Now the harbor was so guarded by an island that the English ships in possession could easily keep out an enemy five times as strong. But the English admiral was torn between two difficulties. If he prevented the Spanish fleet entering, they must inevitably be shipwrecked by the next storm from the north. In view of the peace existing between the two countries – peace which Elizabeth was very anxious to maintain – such a disaster would be a very grave matter and would probably mean trouble from the Queen. On the other hand, if entrance were permitted, there was the danger of treachery. At last Hawkins resolved on the more generous course, and giving the Spaniards the benefit of the doubt he made a convention, exchanged hostages and allowed them to come in.

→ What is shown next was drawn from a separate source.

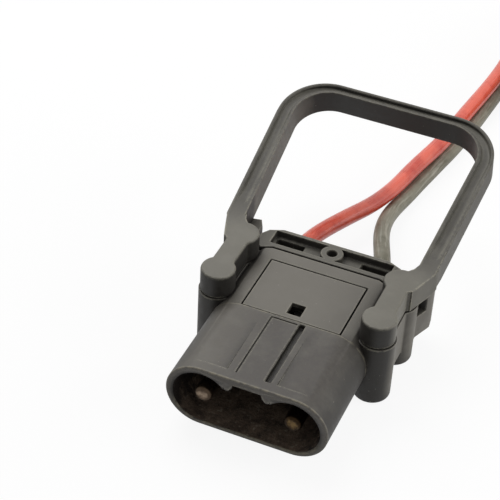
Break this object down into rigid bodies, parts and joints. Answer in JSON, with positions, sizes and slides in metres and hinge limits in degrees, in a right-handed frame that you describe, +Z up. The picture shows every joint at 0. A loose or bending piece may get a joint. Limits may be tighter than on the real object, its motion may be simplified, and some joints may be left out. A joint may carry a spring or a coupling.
{
  "type": "battery charging plug with leads",
  "caption": "Two-pin battery charging plug with an oval keyed mouth, a screwed-on pull handle, a cable clamp, and red and black leads wound up with ring lugs.",
  "frame": {"origin": "centre of the plug's footprint, leads left out, on the floor under its four screw bosses", "axes": "+Z up, the mouth and the two pins face -Y, the leads leave at +Y, +X to the right seen from the mouth"},
  "size_m": [0.2291, 0.5176, 0.0839],
  "materials": {
    "housing_polyamide": "moulded glass-filled polyamide, dry and weathered",
    "contact_copper": "turned copper, dull with age, bright at the tips",
    "zinc_steel": "zinc plated screws",
    "red_cable_rubber": "red cable sheath",
    "black_cable_rubber": "black cable sheath, greyed",
    "tinned_copper": "tinned copper",
    "heat_shrink": "black heat-shrink sleeve"
  },
  "bodies": {
    "root": {"housing": "housing_polyamide", "lock_plate": "housing_polyamide", "coding_pin": "housing_polyamide", "positive_contact": "contact_copper", "negative_contact": "contact_copper", "positive_conductor": "contact_copper", "negative_conductor": "contact_copper", "clamp_upper": "housing_polyamide", "clamp_lower": "housing_polyamide", "clamp_screw": "zinc_steel", "handle": "housing_polyamide", "handle_screws": "zinc_steel", "positive_root": "red_cable_rubber", "negative_root": "black_cable_rubber", "positive_lead": "red_cable_rubber", "negative_lead": "black_cable_rubber", "positive_coil": "red_cable_rubber", "negative_coil": "black_cable_rubber", "positive_end": "red_cable_rubber", "negative_end": "black_cable_rubber", "positive_sleeve": "heat_shrink", "negative_sleeve": "heat_shrink", "positive_lug": "tinned_copper", "negative_lug": "tinned_copper", "coil_ties": "heat_shrink"}
  },
  "joints": []
}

All was apparently satisfactory for a time, and the English sailors set to work busily to repair their ships. It was Monday, the twentieth of September, when the Spanish fleet entered the port. On Thursday morning the English noticed a suspicious shifting and embarking of men going on, and a stealthy clearing of the ships and arrangement of ordnance which was uncalled for on any peaceful pretext. Remonstrance first brought polite assurances, but at last the mine was sprung. On all sides the English were attacked, and in most cases were taken utterly by surprise. The men on shore were nearly all killed at once without mercy. The largest of the English ships was attacked by three Spaniards; each of the others was terribly outnumbered, and what with the odds and the surprise, and the Spanish command of great ordnance on shore, the English were barely able to hold their own. After an hour’s fight three of the enemy’s ships were burned and sunk, and the battle eased off somewhat; but then fire ships were sent down upon Hawkins’ battered vessels, and those that were able cut loose and put to sea as best they might, – two large ships, the Jesus and the Minion, the former of which was so injured that she had to be abandoned soon after, and the smaller Judith, commanded by Francis Drake. Of the sufferings of the crews of these, as without sufficient provisions, with battered and half rigged ships, they wandered in an unknown sea, we cannot speak here. Those who have access to “Hakluyt’s Voyages” may read of them as told by two seamen, Phillips and Job Hartop, and by Hawkins himself in his narrative of this disastrous third voyage. But disastrous as the incident at San Juan de Ullua was to the English, it was – as has been well observed – even more disastrous to the Spaniards. For it brought them the bitter and undying enmity, not only of Hawkins, but also of the young captain of the Judith – Francis Drake.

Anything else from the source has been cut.